School boards have also been increasingly mentioned on Fox News this year. (The spike on the graph below is likely a function of the data for this week including only mentions through Tuesday.)
Trump’s campaign approach to critical race theory made obvious the overlap between views of traditional America and a particular approach to America’s legacy of racism. This is a flavor of the same overlap that powered his “make America great again” pitch in 2016, of course: an effort to stymie an America that was changing in ways that in part reflected its increasing diversity.

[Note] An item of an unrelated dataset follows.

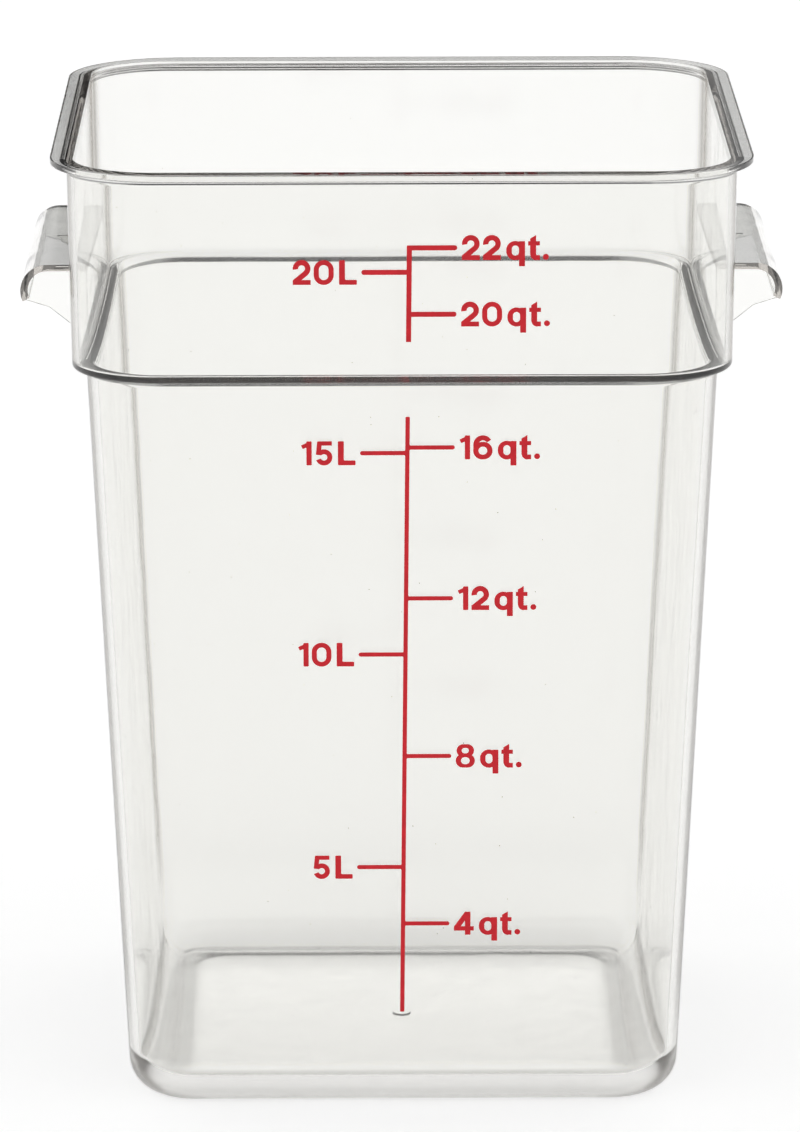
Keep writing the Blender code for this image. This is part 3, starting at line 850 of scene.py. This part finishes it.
def white_table():
    """Lit white table: it glows by itself, and the room's light adds the rest."""
    made = bpy.data.materials.new("white_studio_floor")
    tree = empty_tree(made)
    matt = add_node(tree, "ShaderNodeBsdfDiffuse", inputs={"Color": linear("#F4F4F4")})
    # Painted light: a pool of glow is added on the table inside the foot, strongest towards the back
    spot = add_node(tree, "ShaderNodeTexCoord").outputs["Object"]
    aside = add_node(tree, "ShaderNodeVectorMath", {0: spot}, operation="ABSOLUTE").outputs[0]
    aside = add_node(tree, "ShaderNodeSeparateXYZ", {0: aside}).outputs
    outward = add_node(
        tree, "ShaderNodeMath", {0: aside["X"], 1: aside["Y"]}, operation="MAXIMUM"
    ).outputs[0]
    inside = add_node(
        tree, "ShaderNodeMapRange", {"Value": outward}, interpolation_type="SMOOTHSTEP",
        inputs={"From Min": 95 * MM, "From Max": 85 * MM},
    ).outputs["Result"]
    back = add_node(tree, "ShaderNodeSeparateXYZ", {0: spot}).outputs["Y"]
    painted_pool = add_node(
        tree, "ShaderNodeMapRange", {"Value": back},
        inputs={"From Min": -90 * MM, "From Max": 90 * MM, "To Min": PAINTED_POOL_FRONT, "To Max": PAINTED_POOL_BACK},
    ).outputs["Result"]
    strength = add_node(
        tree, "ShaderNodeMath", {0: inside, 1: painted_pool}, operation="MULTIPLY_ADD", inputs={2: TABLE_GLOW}
    ).outputs[0]
    glow = add_node(tree, "ShaderNodeEmission", {"Strength": strength}, inputs={"Color": (1, 1, 1, 1)})
    both = add_node(tree, "ShaderNodeAddShader", {0: matt.outputs[0], 1: glow.outputs[0]})
    add_node(tree, "ShaderNodeOutputMaterial", {"Surface": both.outputs[0]})
    made.cycles.emission_sampling = "NONE"
    return made


def room_side(tree, height, steps):
    """Brightness of one side of the room, from the horizon up to the zenith."""
    ramp = add_node(tree, "ShaderNodeValToRGB", {0: height})
    while len(ramp.color_ramp.elements) < len(steps):
        ramp.color_ramp.elements.new(0.5)
    for element, (position, value) in zip(ramp.color_ramp.elements, steps):
        element.position = position
        element.color = (value, value, value, 1)
    return ramp.outputs["Color"]


def soft_room():
    """Soft studio light all round: one side of the room behind the container and one in front of it."""
    made = bpy.data.worlds.new("soft_studio_light")
    made.cycles.sampling_method = "NONE"
    tree = empty_tree(made)
    toward = add_node(tree, "ShaderNodeTexCoord").outputs["Generated"]
    parts = add_node(tree, "ShaderNodeSeparateXYZ", {0: toward}).outputs
    behind = room_side(tree, parts["Z"], ROOM_BEHIND)
    in_front = room_side(tree, parts["Z"], ROOM_IN_FRONT)
    front = add_node(
        tree, "ShaderNodeMapRange", {"Value": parts["Y"]}, interpolation_type="SMOOTHSTEP",
        inputs={"From Min": 0.1, "From Max": -0.1},
    ).outputs["Result"]
    sides = add_node(
        tree, "ShaderNodeMix", {"Factor": front, 6: behind, 7: in_front}, data_type="RGBA"
    ).outputs[2]
    # Two pale panels stand at the sides of the dark gap, so that handles and side rims stay light
    aside = add_node(tree, "ShaderNodeMath", {0: parts["X"]}, operation="ABSOLUTE").outputs[0]
    panels = add_node(
        tree, "ShaderNodeMapRange", {"Value": aside}, interpolation_type="SMOOTHSTEP",
        inputs={"From Min": 0.041, "From Max": 0.048, "To Max": SIDE_PANELS},
    ).outputs["Result"]
    bright = add_node(tree, "ShaderNodeVectorMath", {0: sides, 1: panels}, operation="MAXIMUM").outputs[0]
    sky = add_node(tree, "ShaderNodeBackground", {"Color": bright}, inputs={"Strength": 1})
    add_node(tree, "ShaderNodeOutputWorld", {"Surface": sky.outputs[0]})
    return made


def front_camera():
    """The camera, a little above the rim and looking down at the printed front."""
    lens = bpy.data.cameras.new("camera")
    lens.lens = LENS
    lens.sensor_width = FILM_WIDTH
    lens.clip_end = SIGHT
    made = bpy.data.objects.new("camera", lens)
    bpy.context.scene.collection.objects.link(made)
    back = Vector((-math.sin(YAW) * math.cos(PITCH), -math.cos(YAW) * math.cos(PITCH), math.sin(PITCH)))
    made.location = Vector(AIM) + DISTANCE * back
    made.rotation_mode = "QUATERNION"
    turn = (-back).to_track_quat("-Z", "Y")
    made.rotation_quaternion = turn @ Matrix.Rotation(ROLL, 3, "Z").to_quaternion()
    return made


class CONTAINER_OT_stage(bpy.types.Operator):
    """Make the pale floor, the soft light and the camera"""

    bl_idname = "container.stage"
    bl_label = "Studio"

    def execute(self, context):
        """Lay the floor, light the room and place the camera."""
        scene = context.scene
        bm = bmesh.new()
        bmesh.ops.create_circle(
            bm, cap_ends=True, radius=TABLE_RADIUS, segments=64, matrix=Matrix.Translation((0, 0, -TABLE_DROP))
        )
        floor = new_object("studio_floor", bm)
        floor.data.materials.append(white_table())
        scene.world = soft_room()
        scene.camera = front_camera()
        scene.view_settings.view_transform = "Standard"
        scene.cycles.max_bounces = CLEAR_BOUNCES
        scene.cycles.transmission_bounces = CLEAR_BOUNCES
        scene.cycles.glossy_bounces = MIRROR_BOUNCES
        return {"FINISHED"}


class VIEW3D_PT_container(bpy.types.Panel):
    """Sizes and makers of the container"""

    bl_label = "Container"
    bl_space_type = "VIEW_3D"
    bl_region_type = "UI"
    bl_category = "Container"

    def draw(self, context):
        """List the makers and the sizes."""
        layout = self.layout
        for operator in OPERATORS:
            layout.operator(operator.bl_idname)
        for group in sizes():
            box = layout.box()
            for name in group.__annotations__:
                box.prop(group, name)


OPERATORS = (CONTAINER_OT_moulding, CONTAINER_OT_scale, CONTAINER_OT_stage)
GROUPS = (
    ("container_tub", TubSizes),
    ("container_handles", HandleSizes),
    ("container_print", PrintSizes),
    ("container_finish", Finish),
)


def register():
    """Register the classes and hang the groups on the scene."""
    for _, group in GROUPS:
        bpy.utils.register_class(group)
    for made in (*OPERATORS, VIEW3D_PT_container):
        bpy.utils.register_class(made)
    for name, group in GROUPS:
        setattr(bpy.types.Scene, name, PointerProperty(type=group))


def unregister():
    """Take the groups off the scene and unregister the classes."""
    for name, _ in GROUPS:
        delattr(bpy.types.Scene, name)
    for made in (VIEW3D_PT_container, *reversed(OPERATORS)):
        bpy.utils.unregister_class(made)
    for _, group in reversed(GROUPS):
        bpy.utils.unregister_class(group)


def main():
    """Make every piece."""
    register()
    bpy.ops.container.moulding()
    bpy.ops.container.scale()
    bpy.ops.container.stage()


if __name__ == "__main__":
    main()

We are seeing that expand outward. New focus on racism leads to a new defensiveness. There’s a pushback against that focus, which itself gets blanketed by the appropriated term “woke.” Efforts to teach children about racism, from the well-structured to the clumsily intentioned, are framed as dangerous or dishonest. White parents get ensnared in a tactical pincer — their race on one side, their children on the other — that may aid the Republican Party.
Sometimes, of course, the subtext isn’t subtle.
“This is still the greatest country that’s ever, ever been in the history of the world,” Pringle told Whitmire. “And the radical left is trying to destroy that and tear us apart and divide this country based on race and class.”
Through critical race theory, whatever that is.